There has been during a generation such a fine growth of sentiment that many of the former things, like corporal punishment, have passed away. In school Luther was flogged every day. We have no other right to associate ourselves with a great reformer except in the matter we are now considering. The school thrashing was shown to be a method of separating the chaff from the wheat.
Birch, Beech, and Willow Were the Branches Taken
It certainly was not the custom in our day for the teacher to get down on his knees to the pupils and offer them peppermints if they would only consent to behave. In the government exhibit at Omaha, in a World's Fair, was a series of framed pictures, filled with painful suggestions, illustrating what may be termed, the evolution of the disuse of the switch. The world has moved on to some new conception of moral suasion. These pictures, however, were from real life, as many of us can testify. If any one wanted glimpses of the good old time, there they were. First was a small boy being flogged by a pretty lady teacher. I know that picture to be correct. In the next instance the boy was curled up in bitter anticipation of what was going to happen to him. Next a boy was holding out a ruler at arm's length. Then followed very properly the dunce cap and the fool stool. Then we witnessed the process of shaking or churning where the churner grasps the lapels of the churnee's coat and proceeds to violently agitate the latter with many oscillations. The most suggestive picture of an old-fashioned school was where the discipline appeared to be founded on Solomon's warning. The master stands near the stove with his book in one hand and switch in the other with only one eye on the book. New Jersey now prohibits by law corporal punishment in schools. Eight states prescribe a penalty for excess amounting to cruelty. In Arizona alone the law gives authority to whip. In ten states the courts have decided that, as flogging has been the commonest mode of discipline from time immemorial, the teacher requires no permission to use the birch. In Providence a teacher in the primary grade has to get the written consent of the parents to whip a boy and have it filed with the city superintendent. All these formalities have been developed since the period that we are canvassing.
America's Unhappy Hour
The incident of flogging a pupil did not seem to disturb the school nor seem to interrupt the studies appreciably except when it was one of the big boys that had incurred the master's displeasure. When it was obvious that there was to be a battle royal it became the custom for the tender-hearted, larger girls to rise, without a word or sign from them or the teacher, and pass quietly out of the room at the instant it became plain that hostilities were to begin. The ruler, introduced into the school as an aid in drawing, was often used as a punitive instrument. When the old attendants upon the school get together as jolly good fellows, their word being now unquestioned on any matter of fact, it is noticeable that in reciting their sufferings, it was never the master's fortune to get hold of the guilty party. According to their testimony, the boy that introduced the disorder was not the one that stood for the infliction of punishment. There is usually one boy in school that can on occasion, look cross-eyed and another boy that can move his ears. This comes to the attention of the apple-cheeked girl, who laughing, showed all her teeth like a row of white piano keys. Her fear of discipline made her press the palm of her hand over her pretty mouth, in a sudden, forced attempt to suppress a giggle. The boy, who came next into the comedy, was likeliest to meet the frown of him who must, at once, rule his little empire into a terrified silence.
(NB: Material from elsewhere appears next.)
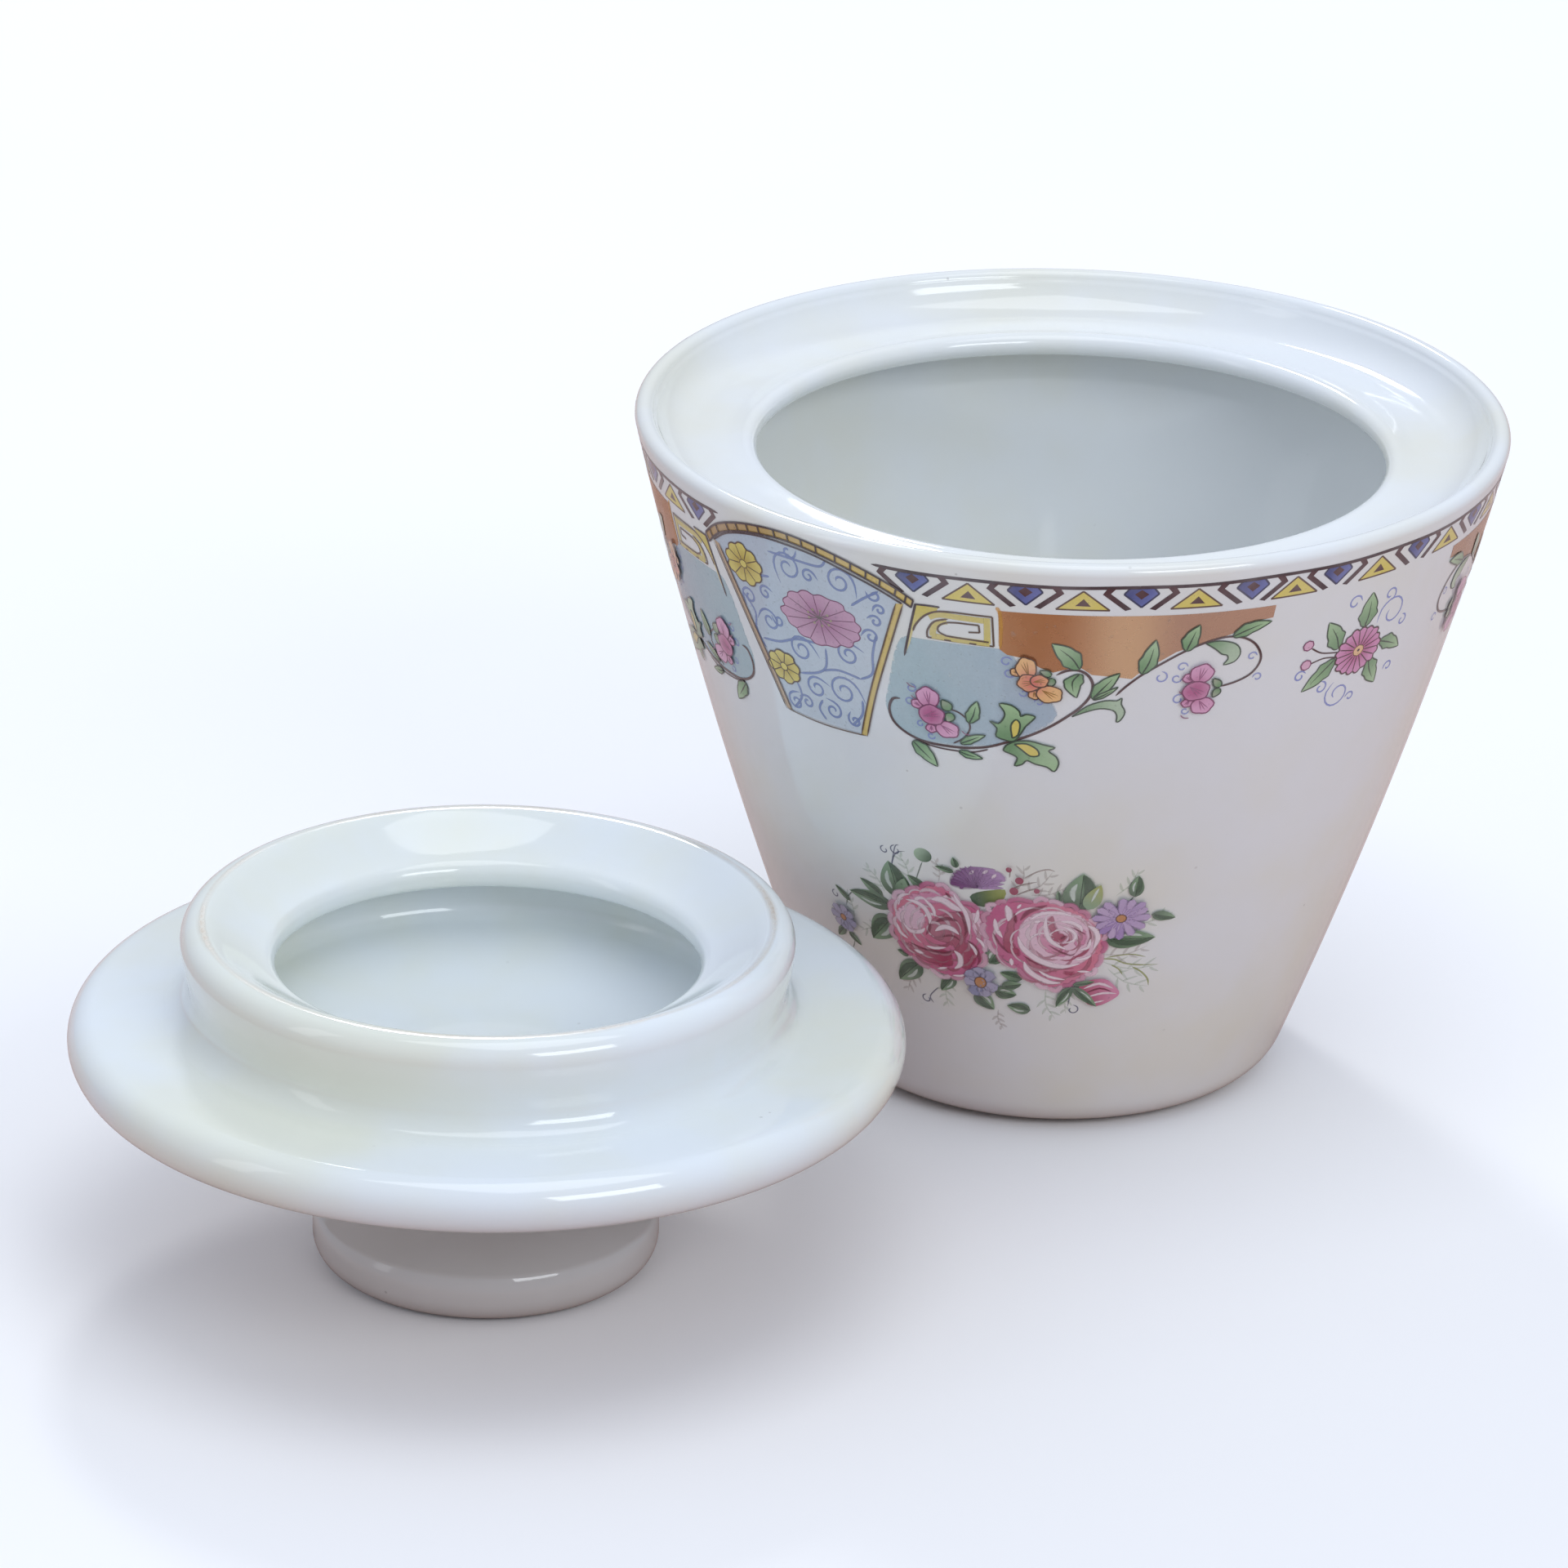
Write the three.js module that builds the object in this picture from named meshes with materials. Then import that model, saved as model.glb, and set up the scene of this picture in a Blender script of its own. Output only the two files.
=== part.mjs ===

Putting on the Character with the Coats of Gentlemen
The gymnasium, organized athletics, the ambition of boys to gain a place on the various teams has brought in a milder reign. Another influence is the reflex effect of wearing better clothes. Dress strangely changes the person and curiously affects the character. One of the best preventives of rude Sabbath breaking is a nicely folded, well-fitting Sunday suit. With a rough, coarse, untearable suit goes rough usage all around, and with fine clothes goes politeness of manner. The clothing worn used to be much thicker and heavier. About the neck was a comforter, tippet, scarf, or even a small sized shawl. Men wore fur standing collars, cow-hide boots, and tucked the lower ends of their trousers' legs into them, in rough weather and when engaged in rough work. A bootjack was the commonest kind of household furniture. Boys wore heavy calf-skin boots with attractive red tops, which they desired to have seen, and this foot-wear was copper-toed so that a boy could lie on his face on his sled and steer it in its swift descent of the hill, by ploughing first one toe and then the other into the icy roadway. Any one's feelings will indicate to him, that he must treat himself, and that he must be treated differently by others, when he is clad in light woolens and in thin foot-wear. He must have more civilized walks, a more even warmth in the house, and a more genteel order of life. It shows the reflex influence of refined dress.